Van der Waals heteroepitaxy of air stable quasi-free standing silicene layers on CVD epitaxial graphene/6H-SiC

TL;DR

This study demonstrates that defect-free monolayer graphene grown on SiC enables the epitaxial growth of stable, large-area silicene sheets via molecular beam epitaxy, highlighting the importance of substrate quality.

Contribution

It shows that controlling graphene surface quality and cleanliness is crucial for successful silicene epitaxy on CVD-grown graphene.

Findings

Defect-free monolayer graphene promotes silicene growth.

Surface structure and cleanliness of graphene affect growth mode.

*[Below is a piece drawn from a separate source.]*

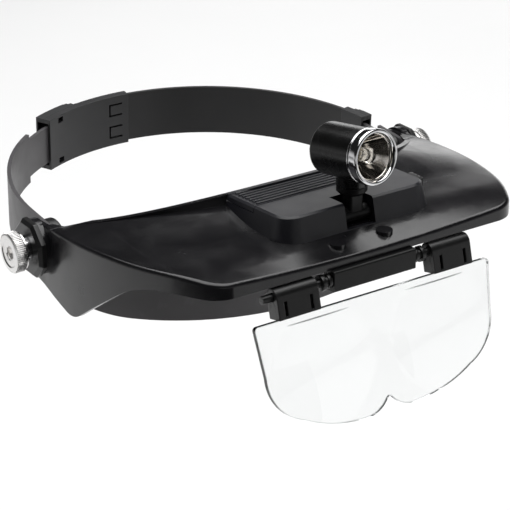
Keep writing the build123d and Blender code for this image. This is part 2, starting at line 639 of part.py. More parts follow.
def lens_outline():
    """Half of the lens plate's outline in its own plane, from the top middle to the nose notch."""
    return [
        Line((0, LENS_TOP), (48.9, LENS_TOP)),
        ThreePointArc((48.9, LENS_TOP), (50.0, LENS_TOP - 0.4), (50.4, LENS_TOP - 1.5)),
        Line((50.4, LENS_TOP - 1.5), (48.8, -27.0)),
        ThreePointArc((48.8, -27.0), (45.9, -37.6), (36.5, -44.8)),
        ThreePointArc((36.5, -44.8), (24.0, -49.9), (11.0, -51.8)),
        ThreePointArc((11.0, -51.8), (5.6, -50.9), (0.9, -47.0)),
        Line((0.9, -47.0), (0, -46.6)),
        Line((0, -46.6), (0, LENS_TOP)),
    ]


def make_lens_plate():
    half = make_face([Plane.XZ * edge for edge in lens_outline()])
    sheet = extrude(half, LENS_THICKNESS / 2, both=True)
    prism = extrude(half, 6, both=True)
    radius, centre_x, centre_z, rise = 95.0, 25.0, -28.5, 2.6
    ball = Pos(centre_x, radius - LENS_THICKNESS / 2 - rise, centre_z) * Sphere(radius)
    face = ball & prism & block((0, 52), (-5, -LENS_THICKNESS / 2), (-50.5, LENS_TOP - 2.5))
    sheet = sheet + face
    plate = sheet + mirror(sheet, Plane.YZ)
    for side in (-1, 1):
        for centre in TAB_CENTRES:
            x = side * centre
            tab = block((x - TAB_WIDTH / 2, x + TAB_WIDTH / 2), (-1, 1), (LENS_TOP - 0.5, TAB_TOP))
            plate += tab
    PARTS["lens_plate"] = on_rod(plate)


def main():
    make_front_band()
    make_rear_strap()
    make_adjuster_inner("left", LEFT_MOUTH, LEFT_SEAM, 90.6, 112.6)
    make_adjuster_cover("left", LEFT_MOUTH, LEFT_SEAM, 103.0, LEFT_BULGE)
    make_adjuster_inner("right", RIGHT_MOUTH, RIGHT_SEAM, None, None)
    make_adjuster_cover("right", RIGHT_MOUTH, RIGHT_SEAM, 12.5, RIGHT_BULGE)
    make_pawl()
    make_pivot("left", -1)
    make_pivot("right", 1)
    make_visor_shell()
    make_battery_case()
    make_battery_cover()
    make_power()
    make_lamp_neck()
    make_lamp()
    make_lens_mount_block()
    make_lens_rod()
    make_clip("left_lens_clip", -1)
    make_clip("right_lens_clip", 1)
    make_lens_plate()
    os.makedirs("parts", exist_ok=True)
    for name, shape in PARTS.items():
        export_step(shape, f"parts/{name}.step")


main()
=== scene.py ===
import math

import bmesh
import bpy
from mathutils import Matrix, Quaternion, Vector


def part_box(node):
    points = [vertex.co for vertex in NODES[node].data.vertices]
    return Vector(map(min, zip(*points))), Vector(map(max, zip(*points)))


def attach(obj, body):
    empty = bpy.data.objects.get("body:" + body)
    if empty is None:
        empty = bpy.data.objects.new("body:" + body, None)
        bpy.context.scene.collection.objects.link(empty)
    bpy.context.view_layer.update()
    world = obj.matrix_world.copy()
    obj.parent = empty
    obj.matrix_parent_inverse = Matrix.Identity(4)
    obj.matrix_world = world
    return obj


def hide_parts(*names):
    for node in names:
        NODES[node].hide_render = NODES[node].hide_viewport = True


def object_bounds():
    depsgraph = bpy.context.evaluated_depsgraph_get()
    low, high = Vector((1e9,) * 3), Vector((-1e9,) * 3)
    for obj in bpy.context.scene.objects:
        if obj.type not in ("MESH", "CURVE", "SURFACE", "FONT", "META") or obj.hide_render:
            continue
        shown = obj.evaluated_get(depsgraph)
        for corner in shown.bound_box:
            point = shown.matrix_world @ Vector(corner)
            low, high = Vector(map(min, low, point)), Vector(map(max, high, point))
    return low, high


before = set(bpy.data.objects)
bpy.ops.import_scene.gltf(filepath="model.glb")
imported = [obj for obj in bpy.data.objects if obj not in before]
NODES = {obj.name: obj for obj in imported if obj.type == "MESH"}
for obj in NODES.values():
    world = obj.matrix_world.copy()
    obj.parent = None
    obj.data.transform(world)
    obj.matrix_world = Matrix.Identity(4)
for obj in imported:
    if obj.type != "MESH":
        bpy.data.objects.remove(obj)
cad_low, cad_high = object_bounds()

# Head visor magnifier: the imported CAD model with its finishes, and finely made pieces where the
# CAD is plain. Metres, in the CAD's frame: X across the head, the front is -Y, Z is up.

MM = 0.001


# Camera, floor and light ---------------------------------------------------------------------

CAMERA_PLACE = Vector((-0.3409, -0.5427, 0.2716))
CAMERA_TARGET = Vector((-0.00692, -0.02044, -0.00877))
CAMERA_ROLL = -0.98  # degrees
CAMERA_LENS = 127.2
FLOOR_DROP = 0.22  # how far the floor lies under the lens plate
FLOOR_SIZE = 9.0
SUBJECT = Vector((0.0, -0.02, 0.0))  # what the lights and cards face

SOFTBOXES = {  # place, width, height, radiance
    "top_light": ((0.1, 0.15, 1.7), 2.4, 2.4, 3.4),
    "back_light": ((1.34, 1.2, 0.26), 1.3, 0.5, 1.5),
}
FLAGS = {  # place, width, height
    "left_flag": ((-0.42, -0.30, -0.08), 0.7, 0.5),
    "front_flag": ((-0.07, -0.36, -0.14), 0.38, 0.3),
}

BACKDROP = 1.0  # brightness of the surround where the camera sees it
THROUGH_CLEAR = 0.95  # and where it shows through clear plastic or glass
HORIZON = 0.05  # top of the pale band, as the Z of a direction
GLOSSY_SKY = (0.22, 0.75, 0.015)  # Z where the fade ends, brightness below it, brightness above
DIFFUSE_SKY = (0.45, 0.5, 0.08)


def make_camera():
    camera = bpy.data.objects.new("camera", bpy.data.cameras.new("camera"))
    bpy.context.scene.collection.objects.link(camera)
    camera.data.lens = CAMERA_LENS
    camera.data.clip_start = 0.01
    camera.location = CAMERA_PLACE
    camera.rotation_mode = "QUATERNION"
    roll = Quaternion((0, 0, 1), math.radians(CAMERA_ROLL))
    camera.rotation_quaternion = (CAMERA_TARGET - CAMERA_PLACE).to_track_quat("-Z", "Y") @ roll
    bpy.context.scene.camera = camera


def softbox(name, place, width, height, radiance):
    """Rectangular light that faces the object, as bright as a surface of that radiance."""
    data = bpy.data.lights.new(name, "AREA")
    data.shape = "RECTANGLE"
    data.size, data.size_y = width, height
    data.energy = radiance * math.pi * width * height
    light = bpy.data.objects.new(name, data)
    bpy.context.scene.collection.objects.link(light)
    light.location = place
    light.rotation_mode = "QUATERNION"
    light.rotation_quaternion = (SUBJECT - Vector(place)).to_track_quat("-Z", "Y")
    light.visible_camera = False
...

Epitaxial silicene layers are air-stable and quasi-free standing.

Abstract

Graphene, consisting of an inert, thermally stable material with an atomically flat, dangling bond-free surface is by essence an ideal template layer for van der Waals heteroepitaxy of two-dimensional materials such as silicene. However, depending on the synthesis method and growth parameters, graphene (Gr) substrates could exhibit, on a single sample, various surface structures, thicknesses, defects, and step heights. These structures noticeably affect the growth mode of epitaxial layers, e.g. turning the layer-by-layer growth into the Volmer-Weber growth promoted by defect-assisted nucleation. In this work, the growth of silicon on chemical vapor deposited epitaxial Gr (1 ML Gr/1ML Gr buffer) on 6H-SiC(0001) substrate is investigated by a combination of atomic force microscopy (AFM), scanning tunneling microscopy (STM), x-ray photoelectron spectroscopy (XPS), scanning electron microscopy (SEM) and Raman spectroscopy measurements. It is shown that the perfect control of full-scale almost defect-free 1 ML Gr with a single surface structure and the ultra-clean conditions for molecular beam epitaxy (MBE) deposition of silicon represent key prerequisites for ensuring the growth of extended silicene sheets on epitaxial graphene.